The first really major persecution was under Decius (249-51), a distinguished senator who came to power determined to restore the strength of the state: the first priority was to restore public piety by renovating the state religion. In January 250 he issued an edict requiring all inhabitants of the Empire to sacrifice for the safety of the Empire and to produce a certificate to show that they had done so. Many Christians refused and some were imprisoned and a few were even executed and it went down as being the first of the great of the Christian persecutions. This was at a time when inflation was at its height.

Further persecutions followed under Valentinian (emperor 253 – 260), until he was captured by the Persians and ceased to be an effective emperor. There followed the Little Peace of the church (260 – 302), when Christianity spread steadily. There was a class struggle between Christianity and the old religion. The traditional aristocrats, particularly in Rome, pursued an elevated Platonic or Stoic philosophy which tended to be rather too intellectual for general consumption. Christianity however penetrated strongly among the middle classes – it was a ‘cockney’ religion in Peter Brown’s famous term. It offered a strong intellectual background, stronger than that of Mithraism or the Egyptian cults, but at the same time it was less theoretical than the upper class Platonic or Stoic philosophies so it fitted nicely between the two extremes: furthermore it was firmly based round an account of a living person who had been sacrificed for his beliefs. But Christianity was an egalitarian religion, preaching and at its best practicing love in a world of widespread brutality. It offered certainty and conviction where the great venture of Greek philosophy was widely perceived to have argued itself into the ground.

But the great strength, and also the great weakness of Christianity was what Gibbon called its ‘inflexible, and indeed intolerant zeal’. This was something derived from Judaism – but it gave them strength and cohesion.
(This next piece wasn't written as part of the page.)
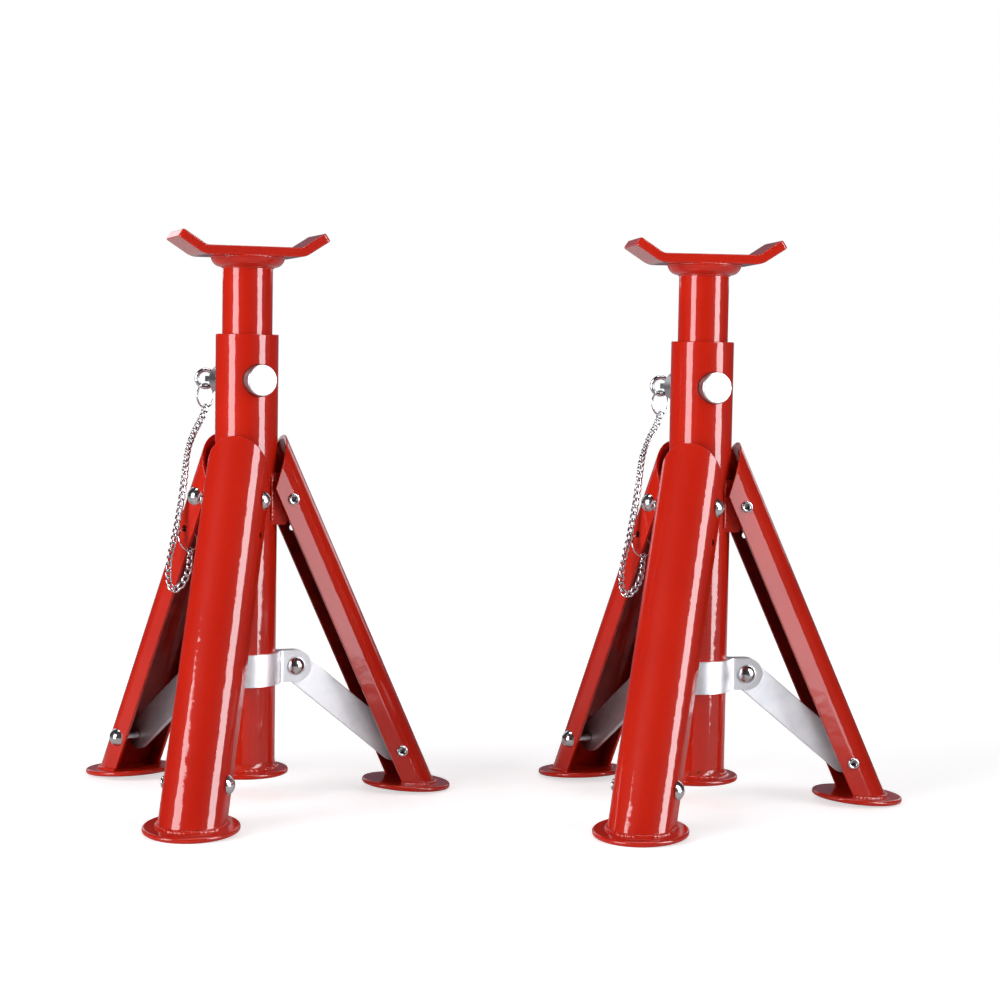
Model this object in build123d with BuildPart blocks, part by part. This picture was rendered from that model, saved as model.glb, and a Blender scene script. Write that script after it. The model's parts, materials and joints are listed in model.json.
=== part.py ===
"""A pair of folding tripod axle stands.

Each stand is a steel column tube on three folding channel legs.  The legs hinge on brackets near
the top of the column and are tied to a sliding collar by flat braces, so they fold together like
the ribs of an umbrella.  A smaller tube with a saddle slides in the column and rests on a locking
pin, which hangs on a chain from one leg.

Units are millimetres.  +Z is up and the floor is Z = 0.  A stand is built with its column axis on
the Z axis, then both stands are set side by side along X.
"""
from math import asin, cos, degrees, hypot, radians, sin, sqrt
import os

from build123d import *

# ---- column and post ----
column_od = 33.7
post_od = 26.9
tube_wall = 2.6
column_top = 251.6
column_foot_bottom = 13.6
column_foot_radius = 24.2
column_foot_fillet = 4.4
plate_thickness = 2.8          # foot discs and column foot
tube_rim_round = 0.4
sheet_edge_round = 0.4         # cut edges of the legs, brackets and braces
post_bottom = 52.0

# ---- saddle ----
saddle_top = 298.0
saddle_thickness = 5.0
saddle_width = 38.0
saddle_crease = 25.8           # half length of the flat
saddle_wing = 15.0             # length of a wing past its crease
saddle_wing_angle = 33.0
saddle_turn = 12.6             # how far the saddle is turned on its post, degrees
saddle_bend_radius = 5.0
saddle_corner_round = 2.0
saddle_edge_round = 0.8
cup_height = 5.6
cup_radius = 19.8
cup_neck_wall = 0.9

# ---- height holes and locking pin ----
pin_height = 227.0
pin_diameter = 17.0
pin_hole = 17.6
hole_pitch = 25.0
hole_count = 7
pin_azimuth = 114.0            # direction of the pin's tail
pin_front = 20.9               # column axis to the pin's front face
pin_shoulder = 32.0            # where the tail starts to taper
pin_taper_end = 41.0
pin_tip_diameter = 9.0
pin_tang_length = 7.0
pin_tang_thickness = 3.0
pin_tang_root = 1.0            # how far the tang runs into the tail
pin_tang_play = 0.5            # tang hole past the ring's wire
pin_front_round = 1.0

# ---- legs ----
leg_azimuths = {"front": -106.0, "right": 14.0, "left": 134.0}
leg_spacing = 120.0
leg_angle = 24.3               # lean from vertical when open
leg_width = 33.7
leg_crown = 12.6               # height of the rounded web over its straight flanges
leg_sheet = 2.0
leg_web_start = 0.56           # rivet axis to where the web starts to curve
leg_flange = 7.4               # straight flange below the start of the curve
leg_flange_top = 9.3           # rivet axis up to where the flanges' cut edge starts
leg_tongue_top = 32.2          # rivet axis up to the top of the web
hinge_radius = 22.25           # column axis to a leg's rivet axis
brace_drop = 153.4             # hinge rivet to brace rivet, along the leg
foot_drop = 176.8              # hinge rivet to the foot disc's centre, along the leg
foot_inset = 1.9
foot_radius = 24.7
foot_toe = 4.0                 # the open foot's outer edge sits lower by this angle, degrees
foot_edge = 1.2
anchor_drop = 19.5             # hinge rivet to the chain's small hole
anchor_hole_radius = 1.8

# ---- hinge brackets ----
bracket_sheet = 2.5
bracket_width = 25.8
bracket_web = 2.0
bracket_drop = 14.0
bracket_stop_rise = 14.0       # the ears' top corners stop the opening leg
bracket_stop_radius = 22.15
bracket_ear_radius = 5.5

# ---- rivets ----
rivet_radius = 2.5
rivet_clearance = 0.05
rivet_head_radius = 5.05
rivet_head_height = 3.2
rivet_roll_radius = 3.15
rivet_roll_height = 1.2
rivet_bore = 1.45
rivet_gap = 0.1                # head or rolled end to the sheet it holds

# ---- collar and braces ----
collar_height = 71.2
collar_band = 17.4             # height of the band
collar_sheet = 2.0
collar_clearance = 0.1
collar_bend = 3.0              # outside bend from the band into an ear
collar_rivet_radius = 28.1     # column axis to an ear's rivet
brace_thickness = 3.0
brace_half_width = 8.15
brace_gap = 0.1
brace_open_hole = 6.7          # the opened pivot: wide hole round the ear's rivet

# ---- chain and rings ----
link_pitch = 4.0
link_wire = 1.1
link_width = 3.9
link_slack = 0.25
pin_ring_radius = 4.8
pin_ring_wire = 2.4
split_ring_radius = 6.6
split_ring_wire = 1.0
anchor_ring_radius = 6.2
anchor_ring_swing = 41.0       # how far it leans towards the flange's edge, degrees
split_ring_turn = 48.0
ring_play = 0.2
chain_path = [                 # from the split ring down past the left leg and up to its ring
    (-22.0, 40.0, 209.5),
    (-27.5, 33.0, 200.0),
    (-31.8, 22.0, 188.0),
    (-33.4, 12.0, 172.0),
    (-35.5, 7.0, 156.0),
    (-38.5, 6.0, 139.6),
    (-41.4, 5.5, 124.0),
    (-38.7, 4.0, 111.0),
    (-33.4, 3.0, 116.5),
    (-31.2, 3.4, 130.0),
]

# ---- the pair ----
stand_pitch = 245.5
stand_turn = 6.1               # each stand is turned this much towards the middle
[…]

It also brought them persecution.

How inflation stoked the flames

In the inflation of the second half of the third century, it was not just the middle classes, the artisans, suffered, but the upper echelons of Roman society were affected too. And one of the major effects of inflation is that it pushes people to extremes. There are many examples of this in history. An early example is that of the great Tudor inflation set in train by the excesses of Henry VIII in his final years. He was very successful in dissolving the monasteries and receiving all their treasures. But it was his successors, Edward VI and ‘Bloody’ Mary who suffered the results, and it was only by the genius of Elizabeth who revalued the coinage in 1560-1 that inflation to some extent abated. But while it existed, passions ran high, and those of the ‘wrong’ religion were burnt at the stake.
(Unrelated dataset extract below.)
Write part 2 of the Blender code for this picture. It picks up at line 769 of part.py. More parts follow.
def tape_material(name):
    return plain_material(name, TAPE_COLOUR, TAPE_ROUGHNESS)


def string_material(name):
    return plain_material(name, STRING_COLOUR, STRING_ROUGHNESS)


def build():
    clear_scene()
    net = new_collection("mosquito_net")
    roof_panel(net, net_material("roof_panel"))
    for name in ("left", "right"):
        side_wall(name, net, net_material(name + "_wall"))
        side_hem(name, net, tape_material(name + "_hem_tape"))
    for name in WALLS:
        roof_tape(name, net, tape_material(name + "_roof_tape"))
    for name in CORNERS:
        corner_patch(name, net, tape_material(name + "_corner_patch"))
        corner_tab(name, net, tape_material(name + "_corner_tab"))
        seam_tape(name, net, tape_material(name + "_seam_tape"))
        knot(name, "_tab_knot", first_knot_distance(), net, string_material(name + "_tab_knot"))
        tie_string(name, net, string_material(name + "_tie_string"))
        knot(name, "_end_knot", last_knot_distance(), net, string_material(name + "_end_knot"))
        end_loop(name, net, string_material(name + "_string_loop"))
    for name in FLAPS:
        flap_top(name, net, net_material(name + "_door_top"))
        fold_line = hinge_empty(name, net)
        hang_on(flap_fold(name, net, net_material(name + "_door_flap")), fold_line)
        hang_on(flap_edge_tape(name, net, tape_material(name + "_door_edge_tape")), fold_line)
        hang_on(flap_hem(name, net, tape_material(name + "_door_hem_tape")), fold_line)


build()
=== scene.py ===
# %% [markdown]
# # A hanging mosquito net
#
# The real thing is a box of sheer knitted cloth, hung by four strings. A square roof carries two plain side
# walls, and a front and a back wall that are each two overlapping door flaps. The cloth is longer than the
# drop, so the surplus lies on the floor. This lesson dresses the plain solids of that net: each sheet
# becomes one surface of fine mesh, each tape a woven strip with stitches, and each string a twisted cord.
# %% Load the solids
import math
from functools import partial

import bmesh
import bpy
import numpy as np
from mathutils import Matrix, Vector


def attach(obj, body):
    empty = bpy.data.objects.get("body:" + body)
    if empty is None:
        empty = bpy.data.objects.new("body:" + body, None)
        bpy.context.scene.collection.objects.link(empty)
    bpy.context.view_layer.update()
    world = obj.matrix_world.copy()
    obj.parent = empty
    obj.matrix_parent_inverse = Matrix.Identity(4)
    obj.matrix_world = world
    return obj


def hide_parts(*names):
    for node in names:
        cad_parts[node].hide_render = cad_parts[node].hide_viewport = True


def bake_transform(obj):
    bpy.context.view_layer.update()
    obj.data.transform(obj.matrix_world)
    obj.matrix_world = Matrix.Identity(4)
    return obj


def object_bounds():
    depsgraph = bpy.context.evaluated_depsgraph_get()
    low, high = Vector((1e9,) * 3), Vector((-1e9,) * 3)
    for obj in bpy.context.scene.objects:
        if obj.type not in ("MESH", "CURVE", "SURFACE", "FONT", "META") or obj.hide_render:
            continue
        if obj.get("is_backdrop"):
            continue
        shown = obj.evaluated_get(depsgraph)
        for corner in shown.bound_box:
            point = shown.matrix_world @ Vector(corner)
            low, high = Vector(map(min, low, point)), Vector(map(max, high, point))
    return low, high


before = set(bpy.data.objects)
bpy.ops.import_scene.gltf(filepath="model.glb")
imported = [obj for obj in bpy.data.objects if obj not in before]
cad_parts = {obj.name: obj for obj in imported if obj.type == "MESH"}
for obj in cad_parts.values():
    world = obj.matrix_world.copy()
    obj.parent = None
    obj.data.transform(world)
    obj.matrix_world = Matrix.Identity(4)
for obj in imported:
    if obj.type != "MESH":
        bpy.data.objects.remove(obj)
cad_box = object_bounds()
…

A similar occasion was the French Revolution, which began as a not unreasonable revolution against an oppressive monarchy. But the introduction of the assignats led to inflation, and the revolution turned into terror, and the guillotine gave the revolution a bad name, and it was left to a sound money man, Napoleon, to restore France to stability. More recently the rise of Hitler, the horrors of the Vietnam war and the dissolution of Yugoslavia are all cases where the effects of inflation were lurking in the background.

But the greatest of all the persecutions came immediately before Constantine’s dramatic Edict of Toleration in the reign of Diocletian. Diocletian by this time had divided the Empire into four, and it was his co-emperor, Galerius who was most concerned about the damage done to Roman moral by the rise of Christianity, and the persecution was particularly fierce in provinces of the east, over which he had direct control. By contrast Constantius, the father of Constantine who was Caesar in the west, was extremely reluctant to persecute the Christians. Diocletian himself was only half convinced that Christianity was the cause of all Rome’s troubles and thus was only a moderate persecutor. He also tried to suppress inflation through his Edict of Prices, but in this too he was notably unsuccessful. But it is tempting to believe that it was the moral uncertainty introduced by inflation that was one of the major reasons for the persecution of the Christians.
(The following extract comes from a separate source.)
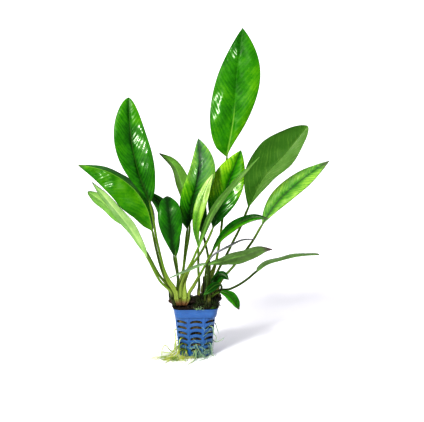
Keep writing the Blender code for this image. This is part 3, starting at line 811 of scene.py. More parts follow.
def grains(count):
    """Grit grains that lie on the medium and along the pot's rim."""
    rng = np.random.default_rng(21)
    shape, faces = lump_shape()
    parts = Parts()
    for i in range(count):
        angle = rng.uniform(0, 2 * pi)
        at_rim = i % 2 == 0
        reach = rng.uniform(0.9, 1.0) if at_rim else sqrt(rng.uniform(0.0, 0.85))
        radius = square_radius(angle, COLLAR_HALF_TOP + 0.4, COLLAR_CORNER) * reach
        z = rng.uniform(POT_HEIGHT + 0.6, MEDIUM_TOP) if at_rim else MEDIUM_TOP + rng.uniform(-0.4, 0.3)
        size = rng.uniform(0.25, 0.85)
        stretch = rng.uniform(0.6, 1.2, 3)
        lump = shape * (1 + rng.uniform(-0.22, 0.22, (12, 1))) * stretch * size
        parts.add(lump + at_angle(angle, radius, z), faces)
    return parts


def grain_finish(settings):
    """Grains from near black to brown."""
    look = Finish("grit_grain", 0.7, 0.3)
    tone = look.noise(230, 2)
    colour = look.layers(
        settings.dark, (tone.step(0.45, 0.7), settings.brown),
        (look.noise(310, 1).step(0.66, 0.72, 0.0, 0.5), (0.22, 0.18, 0.12)))
    return look.finish(colour, tone.step(0.3, 0.7, 0.5, 0.9), look.noise(2500), 0.5, 0.0002)


def wool_fibres(count):
    """Fibres of mineral wool that show in the slots."""
    rng = np.random.default_rng(31)
    parts = Parts()
    for _ in range(count):
        column = rng.integers(0, COLUMNS)
        row = rng.integers(0, ROWS)
        angle = column_angle(column) + radians(rng.uniform(-17, 17))
        z = slot_height(row) + rng.uniform(-1.4, 1.6)
        half, corner = body_shape(z)
        lean = rng.normal(0, 0.35)
        length = rng.uniform(3, 8)
        sag = rng.uniform(-0.8, 0.8)
        here = []
        for step in np.linspace(-0.5, 0.5, 7) * length:
            a = angle + step * cos(lean) / half
            lift = step * sin(lean) + sag * (1 - (2 * step / length) ** 2)
            radius = square_radius(a, half - WALL - 0.5, corner - WALL) + 0.25 * cos(step)
            here.append(at_angle(a, radius, z + lift))
        parts.tube(here, rng.uniform(0.06, 0.16), 4)
    return parts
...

The church built up to a remarkably strong social structure. Unlike Mithraism, it accepted men and women alike— indeed in numbers, women appeared to exceed the men. There was greatest social diversity: all were equal, and the wealthy Christian might find himself sitting next to a slave. At a time when civic cohesion was declining in the cities, Christianity offered a sense of belonging. It became a state within a state. This cohesion meant that at times of emergency, they were often the only group who could organise food supplies, or bury the dead, and by 250, the church in Rome was supporting 1500 poor and widows: it was a welfare state in operation. It also had an unusual social structure, with leaders called bishops, who had wide powers, which lasted for life. The major qualification for a bishop was that they had to need someone with keen discernment: one of their main tasks was arbitration and reconciliation, to reconcile any quarrels among their flock. But they could offer a leadership that was often lacking in civic life.

But they were inflexible: Gibbon refers to ‘the inflexible, and, if we may use the expression, the intolerant zeal of the Christians’. This had both strengths and weaknesses. They offered a threat to the authority, establishing themselves as an apparently rival organisation and one which challenged the sanctity of the Emperor, on whom the safety of the Empire was thought to depend.
But this intolerance was a source of strength, and this is what Constantine realised when he formally announced his Edict of Toleration and began to favour the Christians. And it was not just tolerance. He exempted the clergy from the burdens of civic office, so that many big taxpayers sought to become clergy in order to evade tax. He built many churches at his own expense, and bequests to the church were made legal, even if they were made on a deathbed. But having given prestige and status to the church he was awarded by the loyalty and strength of the church, which was now put into the service of the Roman state. As Peter Brown has pointed out, in the first half of the fourth century, it was in many ways Christianity that made the big conversion, converted itself from being hostile to authority to being in the service of Rome, so that the Christians could now claim that they were the true supporters of the traditions and prestige of Rome.